DATA SECTION
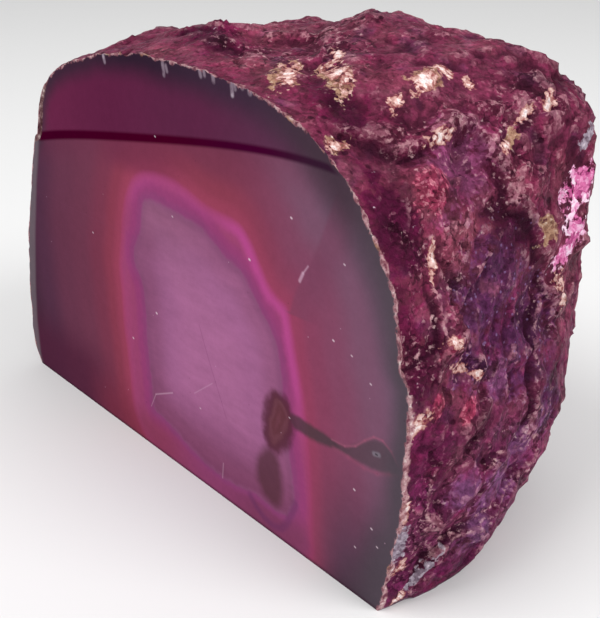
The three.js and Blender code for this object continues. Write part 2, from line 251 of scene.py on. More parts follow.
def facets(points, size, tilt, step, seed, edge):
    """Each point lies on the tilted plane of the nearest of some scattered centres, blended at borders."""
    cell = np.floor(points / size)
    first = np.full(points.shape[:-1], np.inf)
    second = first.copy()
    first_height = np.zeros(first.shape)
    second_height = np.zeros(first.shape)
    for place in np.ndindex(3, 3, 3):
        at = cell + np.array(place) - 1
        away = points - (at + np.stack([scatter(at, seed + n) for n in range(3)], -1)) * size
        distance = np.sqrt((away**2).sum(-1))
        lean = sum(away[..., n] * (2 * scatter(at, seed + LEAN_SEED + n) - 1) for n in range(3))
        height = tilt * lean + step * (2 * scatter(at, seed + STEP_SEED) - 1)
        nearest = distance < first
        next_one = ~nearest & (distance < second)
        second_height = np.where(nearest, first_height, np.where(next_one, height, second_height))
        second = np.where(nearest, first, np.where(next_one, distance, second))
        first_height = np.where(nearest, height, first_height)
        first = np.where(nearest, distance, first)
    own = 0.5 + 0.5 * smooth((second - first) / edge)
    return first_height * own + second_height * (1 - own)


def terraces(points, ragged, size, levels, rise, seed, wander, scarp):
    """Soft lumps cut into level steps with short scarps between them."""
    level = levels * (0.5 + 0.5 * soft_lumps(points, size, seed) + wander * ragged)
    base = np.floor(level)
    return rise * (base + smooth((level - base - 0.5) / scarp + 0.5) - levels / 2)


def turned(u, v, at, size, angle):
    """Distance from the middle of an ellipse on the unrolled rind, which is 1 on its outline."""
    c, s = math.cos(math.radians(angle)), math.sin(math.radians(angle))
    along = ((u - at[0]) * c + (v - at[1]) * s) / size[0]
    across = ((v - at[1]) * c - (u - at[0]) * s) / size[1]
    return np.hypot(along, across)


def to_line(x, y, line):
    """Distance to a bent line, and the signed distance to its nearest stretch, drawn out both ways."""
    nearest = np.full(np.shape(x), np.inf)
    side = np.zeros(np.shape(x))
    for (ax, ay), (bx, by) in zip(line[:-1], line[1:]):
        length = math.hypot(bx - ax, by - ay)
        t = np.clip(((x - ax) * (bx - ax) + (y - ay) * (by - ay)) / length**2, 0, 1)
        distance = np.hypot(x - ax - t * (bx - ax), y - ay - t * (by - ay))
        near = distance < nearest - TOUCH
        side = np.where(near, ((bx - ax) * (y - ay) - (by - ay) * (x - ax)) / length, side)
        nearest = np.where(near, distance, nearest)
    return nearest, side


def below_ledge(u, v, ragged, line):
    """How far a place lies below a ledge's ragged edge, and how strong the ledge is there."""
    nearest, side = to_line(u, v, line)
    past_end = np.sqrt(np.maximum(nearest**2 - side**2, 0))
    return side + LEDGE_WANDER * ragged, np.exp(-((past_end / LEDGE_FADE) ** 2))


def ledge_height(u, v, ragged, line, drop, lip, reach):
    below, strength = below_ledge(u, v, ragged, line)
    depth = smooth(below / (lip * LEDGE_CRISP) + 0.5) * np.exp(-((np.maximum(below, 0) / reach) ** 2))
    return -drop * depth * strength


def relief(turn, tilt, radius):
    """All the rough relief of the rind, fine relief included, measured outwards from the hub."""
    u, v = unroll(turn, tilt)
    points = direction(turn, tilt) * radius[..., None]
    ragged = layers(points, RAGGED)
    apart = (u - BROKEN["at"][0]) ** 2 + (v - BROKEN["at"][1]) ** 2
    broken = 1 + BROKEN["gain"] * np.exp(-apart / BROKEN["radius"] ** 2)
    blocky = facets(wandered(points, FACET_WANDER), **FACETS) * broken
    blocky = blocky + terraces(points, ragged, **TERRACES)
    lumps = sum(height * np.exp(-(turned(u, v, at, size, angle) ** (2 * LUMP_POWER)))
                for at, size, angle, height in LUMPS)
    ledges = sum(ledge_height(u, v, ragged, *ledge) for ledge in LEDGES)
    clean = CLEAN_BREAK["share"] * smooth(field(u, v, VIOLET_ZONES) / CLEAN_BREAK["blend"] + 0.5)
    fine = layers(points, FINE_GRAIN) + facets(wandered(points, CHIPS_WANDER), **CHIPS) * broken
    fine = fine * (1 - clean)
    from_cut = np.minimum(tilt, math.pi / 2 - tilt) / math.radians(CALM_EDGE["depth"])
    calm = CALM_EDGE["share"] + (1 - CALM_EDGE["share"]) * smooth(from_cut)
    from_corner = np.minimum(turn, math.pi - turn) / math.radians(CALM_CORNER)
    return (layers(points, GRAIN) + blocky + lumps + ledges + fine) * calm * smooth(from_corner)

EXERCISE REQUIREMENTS
Go through the listing and copy all of it exactly.

COMPLETE ANSWER
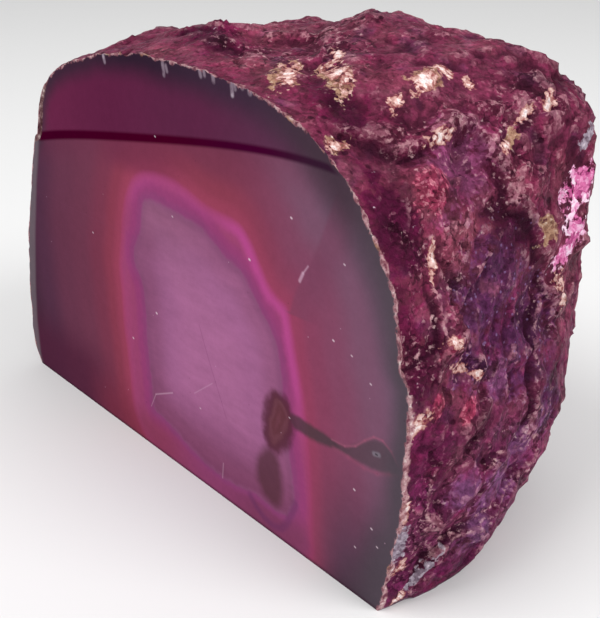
The three.js and Blender code for this object continues. Write part 2, from line 251 of scene.py on. More parts follow.
def facets(points, size, tilt, step, seed, edge):
    """Each point lies on the tilted plane of the nearest of some scattered centres, blended at borders."""
    cell = np.floor(points / size)
    first = np.full(points.shape[:-1], np.inf)
    second = first.copy()
    first_height = np.zeros(first.shape)
    second_height = np.zeros(first.shape)
    for place in np.ndindex(3, 3, 3):
        at = cell + np.array(place) - 1
        away = points - (at + np.stack([scatter(at, seed + n) for n in range(3)], -1)) * size
        distance = np.sqrt((away**2).sum(-1))
        lean = sum(away[..., n] * (2 * scatter(at, seed + LEAN_SEED + n) - 1) for n in range(3))
        height = tilt * lean + step * (2 * scatter(at, seed + STEP_SEED) - 1)
        nearest = distance < first
        next_one = ~nearest & (distance < second)
        second_height = np.where(nearest, first_height, np.where(next_one, height, second_height))
        second = np.where(nearest, first, np.where(next_one, distance, second))
        first_height = np.where(nearest, height, first_height)
        first = np.where(nearest, distance, first)
    own = 0.5 + 0.5 * smooth((second - first) / edge)
    return first_height * own + second_height * (1 - own)


def terraces(points, ragged, size, levels, rise, seed, wander, scarp):
    """Soft lumps cut into level steps with short scarps between them."""
    level = levels * (0.5 + 0.5 * soft_lumps(points, size, seed) + wander * ragged)
    base = np.floor(level)
    return rise * (base + smooth((level - base - 0.5) / scarp + 0.5) - levels / 2)


def turned(u, v, at, size, angle):
    """Distance from the middle of an ellipse on the unrolled rind, which is 1 on its outline."""
    c, s = math.cos(math.radians(angle)), math.sin(math.radians(angle))
    along = ((u - at[0]) * c + (v - at[1]) * s) / size[0]
    across = ((v - at[1]) * c - (u - at[0]) * s) / size[1]
    return np.hypot(along, across)


def to_line(x, y, line):
    """Distance to a bent line, and the signed distance to its nearest stretch, drawn out both ways."""
    nearest = np.full(np.shape(x), np.inf)
    side = np.zeros(np.shape(x))
    for (ax, ay), (bx, by) in zip(line[:-1], line[1:]):
        length = math.hypot(bx - ax, by - ay)
        t = np.clip(((x - ax) * (bx - ax) + (y - ay) * (by - ay)) / length**2, 0, 1)
        distance = np.hypot(x - ax - t * (bx - ax), y - ay - t * (by - ay))
        near = distance < nearest - TOUCH
        side = np.where(near, ((bx - ax) * (y - ay) - (by - ay) * (x - ax)) / length, side)
        nearest = np.where(near, distance, nearest)
    return nearest, side


def below_ledge(u, v, ragged, line):
    """How far a place lies below a ledge's ragged edge, and how strong the ledge is there."""
    nearest, side = to_line(u, v, line)
    past_end = np.sqrt(np.maximum(nearest**2 - side**2, 0))
    return side + LEDGE_WANDER * ragged, np.exp(-((past_end / LEDGE_FADE) ** 2))


def ledge_height(u, v, ragged, line, drop, lip, reach):
    below, strength = below_ledge(u, v, ragged, line)
    depth = smooth(below / (lip * LEDGE_CRISP) + 0.5) * np.exp(-((np.maximum(below, 0) / reach) ** 2))
    return -drop * depth * strength


def relief(turn, tilt, radius):
    """All the rough relief of the rind, fine relief included, measured outwards from the hub."""
    u, v = unroll(turn, tilt)
    points = direction(turn, tilt) * radius[..., None]
    ragged = layers(points, RAGGED)
    apart = (u - BROKEN["at"][0]) ** 2 + (v - BROKEN["at"][1]) ** 2
    broken = 1 + BROKEN["gain"] * np.exp(-apart / BROKEN["radius"] ** 2)
    blocky = facets(wandered(points, FACET_WANDER), **FACETS) * broken
    blocky = blocky + terraces(points, ragged, **TERRACES)
    lumps = sum(height * np.exp(-(turned(u, v, at, size, angle) ** (2 * LUMP_POWER)))
                for at, size, angle, height in LUMPS)
    ledges = sum(ledge_height(u, v, ragged, *ledge) for ledge in LEDGES)
    clean = CLEAN_BREAK["share"] * smooth(field(u, v, VIOLET_ZONES) / CLEAN_BREAK["blend"] + 0.5)
    fine = layers(points, FINE_GRAIN) + facets(wandered(points, CHIPS_WANDER), **CHIPS) * broken
    fine = fine * (1 - clean)
    from_cut = np.minimum(tilt, math.pi / 2 - tilt) / math.radians(CALM_EDGE["depth"])
    calm = CALM_EDGE["share"] + (1 - CALM_EDGE["share"]) * smooth(from_cut)
    from_corner = np.minimum(turn, math.pi - turn) / math.radians(CALM_CORNER)
    return (layers(points, GRAIN) + blocky + lumps + ledges + fine) * calm * smooth(from_corner)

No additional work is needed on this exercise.